Anyhow, those changes introduced by poEdit should be undone prior sending the new po-File to your language maintainer. Especially, it must be undone prior to "diff" the new version against the old one. This may be done by executing the following:

  msgattrib file.po > file.po1
  mv file.po1 file.po

Now, if you

  diff -u SVN.file.po file.po > file.po.diff

Your "diff" will only contain your changes and will look much nicer - your language maintainer will like you even more :). (see GettextForTranslators#FAQ)

Trailing Spaces

At the end of each translated "string", spaces should be avoided. Checking might be done using

sed -n '/ "$/{N;s/\n$//p}' de.po

in a shell. (Checks whether there is a trailing space and the next line is empty.)

Extracting a target language script

For proof-reading of a campaign it might be much easier to print it out in a more "scriptlike" format (<charactername>: <text>) (target language only), e.g. to read it in a bus, a train or in a car. Thanks to the programmer(s) that included the "speaker" in the comments of the po-files (Ivanovic?)! Those are definitely helpful and make this approach possible.

>cat ./de.po | grep -v "msgid \"" | grep -v "#: data" | sed "s/\[message\]: speaker//g" | sed "s/#. =//g" | sed "s/msgstr/:/g" |grep -v ": \"\"" | sed ':;s/\n:/:/;N;T' | sed ':;s/\n\n/\n/;N;T'| sed "s/#. \[scenario\]/\n#. \[scenario\]/g" > target-language-script.txt

An even nicer extraction method without saving via poedit is the following :

> sed -n 's/#\. \(\[scenario\]: id=.\+\)$/\n\n\1/p;s/#\. \(\[part\]\)$/\n\1/p;t msgid;s/#\. \[message\]: speaker=\(.\+\)$/\1/;t speaker;b;:speaker;H;n;s/#\. \[message\]: speaker=\(.\+\)$/, \1/;t speaker;x;s/$/:\t/;s/\n//g;x;t msgid;:msgid;s/msgid \(".*"\)/\1/;t nextmsgid;n;b msgid;:nextmsgid;H;n;/^".*"$/b nextmsgid;x;s/"\n"//g;s/\n//;;s/".*"//;x;s/msgstr \(".*"\)/\1/;:nextmsgstr;H;n;/^".*"$/b nextmsgstr;x;s/"\n"//g;s/\n//;s/$//;p' de.po

(derived from the SED-command below- thanks to Soliton)
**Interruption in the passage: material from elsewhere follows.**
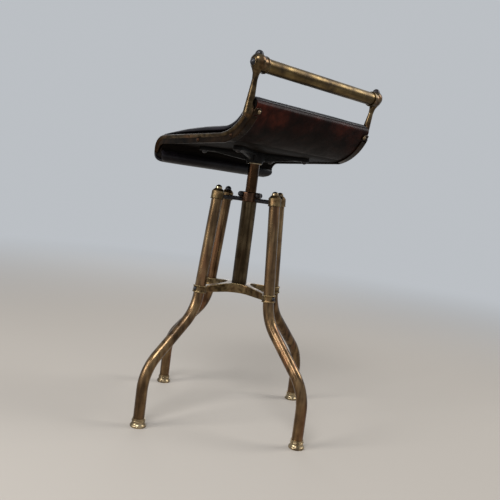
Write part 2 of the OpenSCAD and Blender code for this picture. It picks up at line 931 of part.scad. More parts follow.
// Half width of the pad at a station: sides drawn in over the flat, lower front corners rounded
function pad_side(s) =
    let (u = s[2],
         low = front_edge[1] - shell_t / 2 - pad_thick_shares[2][1] * pad_t,
         z = (s[0] + s[1] * pad_thick_shares[2][1] * pad_t)[1],
         under = max(0, min(front_corner_r, low + front_corner_r - z)),
         drawn = u > 3 && u < 5 ? pad_draw * sin(90 * (u - 3)) : 0)
    pad_half_w - drawn - (u < 3 ? front_corner_r - sqrt(pow(front_corner_r, 2) - pow(under, 2)) : 0);

function edge_share(d) = pad_side_share + (1 - pad_side_share) * sqrt(1 - pow(1 - min(1, d), 2));

// Points across the pad at a station, from one lower side edge over the top to the other
function pad_row(s) =
    let (w = pad_side(s),
         t = lookup(s[2], pad_thick_shares) * pad_t,
         crown = lookup(s[2], pad_crown_shares) * pad_crown,
         half = concat([for (d = pad_round_shares) [w - d * pad_edge, edge_share(d)]],
                       [for (x = pad_span_shares) [x * w, 1]]),
         top = concat(half, [[0, 1]], [for (k = [len(half) - 1 : -1 : 0]) [-half[k][0], half[k][1]]]))
    concat([[w, gap]],
           [for (q = top) [q[0], max(2 * gap, q[1] * t + crown * cos(90 * q[0] / w))]],
           [[-w, gap]]);

function pad_points(s) =
    [for (q = pad_row(s)) [q[0], s[0][0] + q[1] * s[1][0], s[0][1] + q[1] * s[1][1]]];

// Padded leather over the shell: crowned, full over flat and back, rolled round the front and the top edge
module seat_pad() {
    rows = [for (s = pad_stations) pad_points(s)];
    n = len(rows[0]);
    count = len(rows);
    points = [for (r = rows) for (p = r) p];
    sides = [for (j = [0 : count - 2])
                for (i = [0 : n - 1])
                    let (a = j * n + i, b = j * n + (i + 1) % n, c = a + n, d = b + n)
                        for (f = [[a, b, d], [a, d, c]]) f];
    first = [for (i = [1 : n - 2]) [0, i + 1, i]];
    last = [for (i = [1 : n - 2]) [(count - 1) * n, (count - 1) * n + i, (count - 1) * n + i + 1]];
    color(black_leather)
        polyhedron(points, concat(sides, first, last));
}

// Side view of a bracket's web: an even strip along the flat and round the bend, a rise to the upright
// and a curl down the front
module web_profile() {
    root = back_arc(back_slope - rear_turn, back_r + corner_h / 2);
    inside = back_arc(back_slope + rear_turn / 3, back_r + corner_h - gap);
    outside = back_arc(back_slope + rear_turn, back_r + corner_h + gap);
    shy = (web_off + gap) * back_n;
    meets_z = back_end[1] + upright_d;
    meets_share = (meets_z - upright_foot_z) / upright_run[2];
    meets = [upright_foot_y + meets_share * upright_run[1], meets_z];
    low = flat_at(0) - bracket_h * slope_n;
    along = [cos(seat_slope), sin(seat_slope)];
    drop_y = front_c[0] - front_r + web_off;
    flat_part(web_off, bracket_h);
    intersection() {
        ring_part(back_c, back_r + web_off, back_r + corner_h, -seat_slope - 90, back_slope + rear_turn - 90);
        polygon([low, low + foot_r * along, low + foot_r * along + [0, foot_r], low + [0, foot_r]]);
    }
    polygon([root, inside, outside, [rear_edge_y, (back_foot[1] + back_end[1]) / 2], meets,
             back_end - shy, back_foot - shy]);
    difference() {
        union() {
            front_bend(web_off, front_r - web_off);
            translate([drop_y, front_c[1] - curl_drop])
                square([front_c[0] - drop_y, curl_drop]);
        }
        translate(flat_at(-flat_front) - (bracket_h + curl_r) * slope_n)
            circle(curl_r);
    }
}

// Round bead along the bracket's top edge, from its front tip to the upright
module bead() {
    $fn = bead_facets;
    start = [front_c[0] - front_r + bead_off, front_c[1] - curl_drop];
    rotate([90, 0, 90])
        translate([0, 0, bead_x]) {
            translate(start)
                sphere(bead_r);
            translate(start)
                rotate([-90, 0, 0])
                    cylinder(r = bead_r, h = curl_drop + lap);
            translate(front_c)
                rotate([0, 0, 90 + seat_slope])
                    rotate_extrude(angle = 90 - seat_slope)
                        translate([front_r - bead_off, 0])
                            circle(bead_r + bend_swell);
            translate(flat_at(-flat_front) - bead_off * slope_n)
                rotate([0, 0, seat_slope])
                    rotate([0, 90, 0])
                        translate([0, 0, -lap])
                            cylinder(r = bead_r, h = (flat_front + flat_back) / cos(seat_slope) + 2 * lap);
            translate(back_c)
                rotate([0, 0, seat_slope - 90])
                    rotate_extrude(angle = back_slope - seat_slope)
                        translate([back_r + bead_off, 0])
                            circle(bead_r + bend_swell);
            translate(back_foot - bead_off * back_n)
                rotate([0, 0, back_slope])
                    rotate([0, 90, 0])
                        translate([0, 0, -lap])
                            cylinder(r = bead_r, h = back_top + lap);
        }
}

// Half of a disc for a revolve, or with up = 0 only the quarter under its centre
module half_disc(r, up) {
    intersection() {
        circle(r);
        translate([0, -r])
            square([r, r + up]);
    }
}

// Turned upright that thins to a waist and flares into the ball
module upright() {
    thin = upright_d / 2;
    foot_rad = upright_foot_d / 2;
    translate([ball_x, rail_y, ball_z])
        rotate([0, 0, atan2(upright_run[1], upright_run[0])])
            rotate([0, acos(upright_run[2] / upright_len), 0])
                rotate_extrude() {
                    polygon(concat([[0, -upright_len], [foot_rad, -upright_len], [thin, -waist_share * upright_len]],
                                   [for (s = flare_shares)
                                       [thin + s[0] * (ball_r - thin), -s[1] * ball_r]],
                                   [[0, -flare_shares[3][1] * ball_r]]));
                    half_disc(ball_r, ball_r);
                    translate([0, -upright_len])
                        half_disc(foot_rad, 0);
                }
}

// Children at the rail's axis in the left ball, with Z pointing along the rail to the other ball
module on_rail() {
    translate([ball_x, rail_y, rail_z])
        rotate([0, -90, 0])
            children();
}

nut_seat = sqrt(ball_r * ball_r - ball_nut_d * ball_nut_d / 4);
rail_floor = sleeve_len - socket_in;

// Children at the flat on top of the left ball
module at_ball_top() {
    translate([ball_x, rail_y, ball_z + nut_seat])
        children();
}

// Cast brass bracket: beaded web along the seat's side, upright, ball, rail sleeve and rear lug
module bracket() {
    clear_z = back_edge[1] + (shell_t + pad_t) / 2;
    color(brass)
        difference() {
            union() {
                translate([shell_half_w + web_t / 2, 0, 0])
                    across(web_t)
                        web_profile();
                bead();
                difference() {
                    upright();
                    cube([shell_half_w, foot_r, clear_z]);
                }
                on_rail() {
                    cylinder(d = sleeve_d, h = sleeve_len - sleeve_ring_h / 2);
                    translate([0, 0, sleeve_len - sleeve_ring_h])
                        cylinder(d = sleeve_ring_d, h = sleeve_ring_h);
                    mirror([0, 0, 1])
                        cylinder(d = rail_boss_d, h = rail_boss_h);
                }
                translate([shell_half_w - flange_w, 0, 0])
                    rotate([90, 0, 90])
                        linear_extrude(flange_w + web_t / 2)
                            ring_part(back_c, back_r + corner_h - flange_t, back_r + corner_h - bend_swell,
                                      facing_from - flange_turn - 90, back_slope - 90);
                on_rear(back_top / 2, rear_off) {
                    translate([shell_half_w - lug_w + lug_len / 2, 0, 0])
                        cylinder(d = lug_len, h = lug_t);
                    translate([shell_half_w - lug_w + lug_len / 2, -lug_len / 2, 0])
                        cube([lug_w - lug_len / 2 + web_t / 2, lug_len, lug_t]);
                }
            }
            on_rail() {
                translate([0, 0, rail_floor])
                    cylinder(d = rail_d + 2 * fit, h = sleeve_len);
                translate([0, 0, -ball_d])
                    cylinder(d = rail_thread_d + 2 * fit, h = 2 * ball_d);
                translate([0, 0, -rail_boss_h - ball_d])
                    cylinder(d = ball_d, h = ball_d);
            }
            at_ball_top() {
                cylinder(d = ball_nut_d + 2 * fit, h = ball_d);
                translate([0, 0, -ball_stud_in])
                    cylinder(d = ball_stud_d + 2 * fit, h = ball_stud_in + over);
            }
            at_web_screws()
                cylinder(d = screw_d + 2 * fit, h = 4 * web_t, center = true);
            at_lug_screws(rear_off)
                cylinder(d = screw_d + 2 * fit, h = 4 * lug_t, center = true);
        }
}

module bracket_screws() {
    color(dark_brass)
        at_web_screws() {
            translate([0, 0, web_t])
                dome(web_screw_d, web_screw_h);
            translate([0, 0, -web_screw_in + gap])
                cylinder(d = screw_d, h = web_screw_in + web_t - gap);
        }
}

module lug_screws() {
    color(pale_brass)
        at_lug_screws(rear_off) {
            translate([0, 0, lug_t])
                dome(lug_screw_d, lug_screw_h);
            translate([0, 0, -facing_t - bolt_in + gap])
                cylinder(d = screw_d, h = facing_t + bolt_in + lug_t - gap);
        }
}

rail_half = ball_x - rail_floor - gap;

module back_rail() {
    color(brass)
        translate([-rail_half, rail_y, rail_z])
            rotate([0, 90, 0])
                pipe(rail_d, rail_wall, 2 * rail_half);
}

// Plugs inside the rail's ends, which take the end screws
module rail_plugs() {
    color(steel)
        for (side = [0, 1])
            mirror([side, 0, 0])
                translate([rail_half - plug_len, rail_y, rail_z])
                    rotate([0, 90, 0])
                        pipe(rail_d - 2 * rail_wall - 2 * fit, (rail_d - rail_thread_d) / 2 - rail_wall - 2 * fit,
                             plug_len);
}

module rail_screws() {
    color(steel)
        for (side = [0, 1])
            mirror([side, 0, 0])
                on_rail()
                    translate([0, 0, -rail_boss_h]) {
                        mirror([0, 0, 1])
                            dome(rail_screw_d, rail_screw_h);
                        cylinder(d = rail_thread_d, h = rail_boss_h + rail_floor + plug_len - gap);
                    }
}

// Dark domed nuts on top of the balls, each with its stud
module ball_nuts() {
    color(steel)
        for (side = [0, 1])
            mirror([side, 0, 0])
                at_ball_top() {
                    dome(ball_nut_d, ball_nut_h);
                    translate([0, 0, -ball_stud_in + gap])
                        cylinder(d = ball_stud_d, h = ball_stud_in - gap + touch);
                }
}

leg(left_turn);  // leg_left
leg(back_turn);  // leg_back
leg(right_turn);  // leg_right
leg(front_turn);  // leg_front
foot(left_turn);  // foot_left
foot(back_turn);  // foot_back
foot(right_turn);  // foot_right
foot(front_turn);  // foot_front
lower_spider();
collar_screws();
centre_tube();
clamp_head();
clamp_screws();
stay_rods();
cap(left_turn);  // cap_left
cap(back_turn);  // cap_back
cap(right_turn);  // cap_right
cap(front_turn);  // cap_front
dome_nuts();
post();
post_bush();
thrust_washer();
pivot_nut();
seat_spider();
spider_bolts();
seat_shell();
back_facing();
seat_pad();
bracket();  // bracket_left
mirror([1, 0, 0]) bracket();  // bracket_right
bracket_screws();
lug_screws();
back_rail();
rail_plugs();
rail_screws();
ball_nuts();
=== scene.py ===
import bpy
import math
from mathutils import Matrix, Vector, noise
from mathutils.bvhtree import BVHTree


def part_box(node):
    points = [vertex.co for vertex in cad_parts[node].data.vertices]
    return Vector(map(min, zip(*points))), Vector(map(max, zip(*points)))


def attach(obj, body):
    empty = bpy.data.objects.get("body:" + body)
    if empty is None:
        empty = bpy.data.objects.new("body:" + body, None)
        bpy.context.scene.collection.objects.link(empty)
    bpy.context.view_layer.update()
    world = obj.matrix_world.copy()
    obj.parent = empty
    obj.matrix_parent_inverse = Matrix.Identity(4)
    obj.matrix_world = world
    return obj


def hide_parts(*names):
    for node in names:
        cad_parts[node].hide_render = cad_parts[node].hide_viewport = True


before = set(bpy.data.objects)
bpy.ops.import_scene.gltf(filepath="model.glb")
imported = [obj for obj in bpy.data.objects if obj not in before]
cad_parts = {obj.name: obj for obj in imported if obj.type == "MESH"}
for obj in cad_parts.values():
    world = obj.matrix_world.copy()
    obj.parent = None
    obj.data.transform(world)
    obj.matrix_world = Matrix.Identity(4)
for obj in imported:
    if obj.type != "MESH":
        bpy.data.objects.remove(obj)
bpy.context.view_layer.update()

# Camera: the photograph was taken from behind the sitter's left, a little below the seat's level,
# with the camera rolled so that the stool leans to the right.
photo_camera = bpy.data.cameras.new("photo_camera")
photo_camera.sensor_width = 36
photo_camera.lens = 47.71
photo_camera.clip_end = 50
camera = bpy.data.objects.new("photo_camera", photo_camera)
bpy.context.collection.objects.link(camera)
heading = Matrix.Rotation(math.radians(136.13), 4, "Z")
pitch = Matrix.Rotation(math.radians(84.92), 4, "X")
roll = Matrix.Rotation(math.radians(7.405), 4, "Z")
camera.matrix_world = Matrix.Translation((0.9303, 0.9878, 0.4648)) @ heading @ pitch @ roll
bpy.context.scene.camera = camera

# Floor and backdrop: plain and pale, and only there to carry the stool's shadow. Away from the stool
# the floor runs out into the backdrop's colour, so that no hard horizon crosses the picture.


def combined(nodes, links, way, first, second=None, clamped=False):
    """One sum on the values of one or two other nodes."""
    step = nodes.new("ShaderNodeMath")
    step.operation = way
    step.use_clamp = clamped
    links.new(first, step.inputs[0])
    if second is not None:
        links.new(second, step.inputs[1])
    return step.outputs[0]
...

I load this text file into a editor to print it in two columns with the name of the "speaker" intended (like in script book).

Extracting an English script

For proof-reading of a campaign it might be much easier to print it out in a more "scriptlike" format (<charactername>: <text>) (english only), e.g. to read it in a bus. This one is even more preliminary than the one before. It still contains some target language parts.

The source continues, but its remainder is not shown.